While Kiefer and Wolfowitz joined the mathematics faculty in the early 1950s, two of Wolfowitz’s students from Columbia University, Robert Bechhofer and Lionel Weiss were brought in as key components of a vision to shape Industrial and Systems Engineering into a more sophisticated mathematically and statistically discipline.  Bechhofer and Weiss mentored generations of graduate students in theoretical and applied statistical research and provided dedicated and extremely effective courses in modern statistical methodologies to decades of Cornell students.

The traditional structure at Cornell for Statistics was decentralized, with groups established in the Colleges of Engineering, Arts, Industrial and Labor Relations, Agricultural and Life Sciences as well as a consulting service in Human Ecology. The advantage of Cornell’s traditional structure was that it forced statisticians to be close to their areas of application and prevented an insularity that may result from being concentrated in one department.   In June 2001, Provost Biddy Martin asked a committee of deans to reconsider the organization and administration of the Department of Statistical Sciences (DSS).  The charge was to devise ways to enhance the capacity of the DSS to serve as a coordinating mechanism and a catalyst across multiple colleges, i.e., to move it from a ‘‘virtual’’ to a ‘‘real’’ department in significant ways.

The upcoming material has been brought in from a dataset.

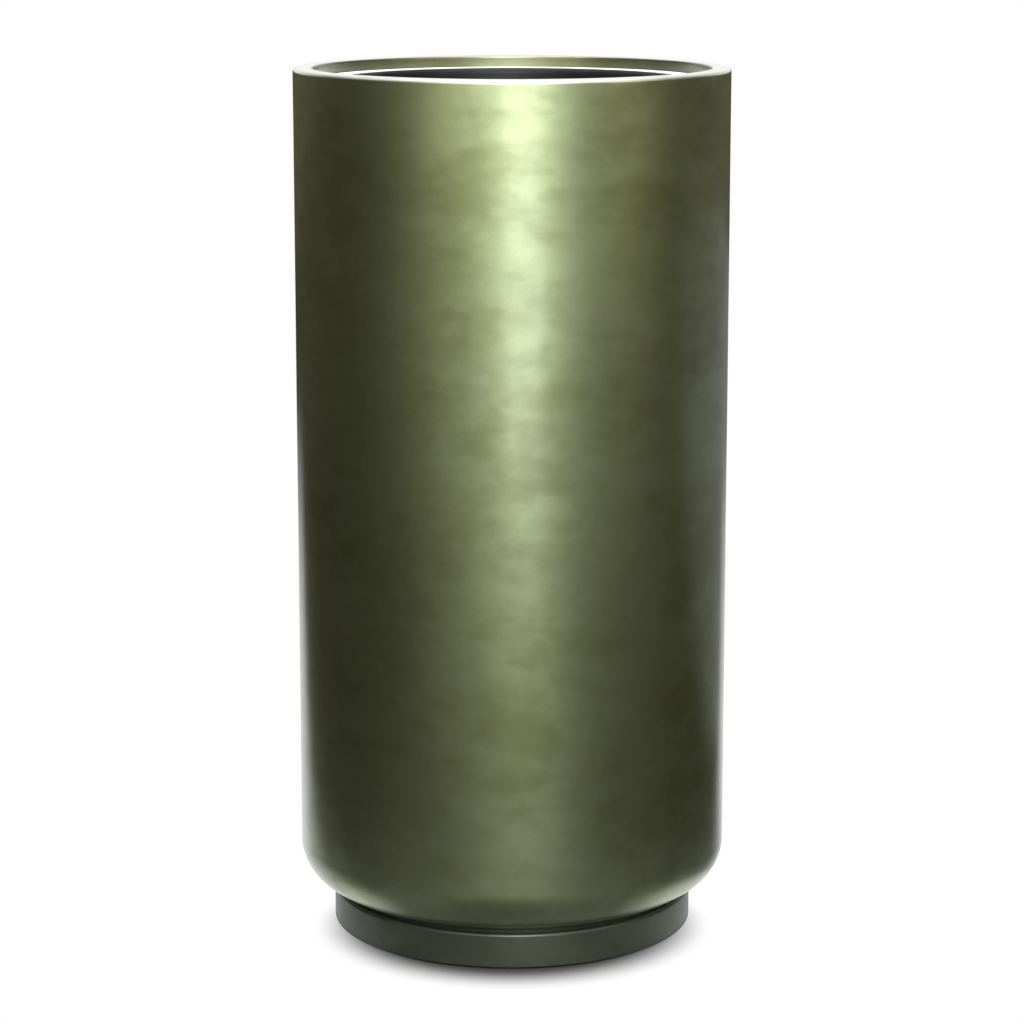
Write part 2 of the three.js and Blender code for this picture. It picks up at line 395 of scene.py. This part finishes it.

In 2005, DSS became a department in Cornell’s new Faculty of Computing and Information Science (CIS). The CIS partnership opened potential new avenues for exploring future work with the Departments of Computer Science and Information Science. In 2019, DSS expanded to become the Department of Statistics and Data Science (SDS), a multi-college partnership among CIS, the College of Agriculture and Life Science (CALS), and the Industrial Labor Relations (ILR) School.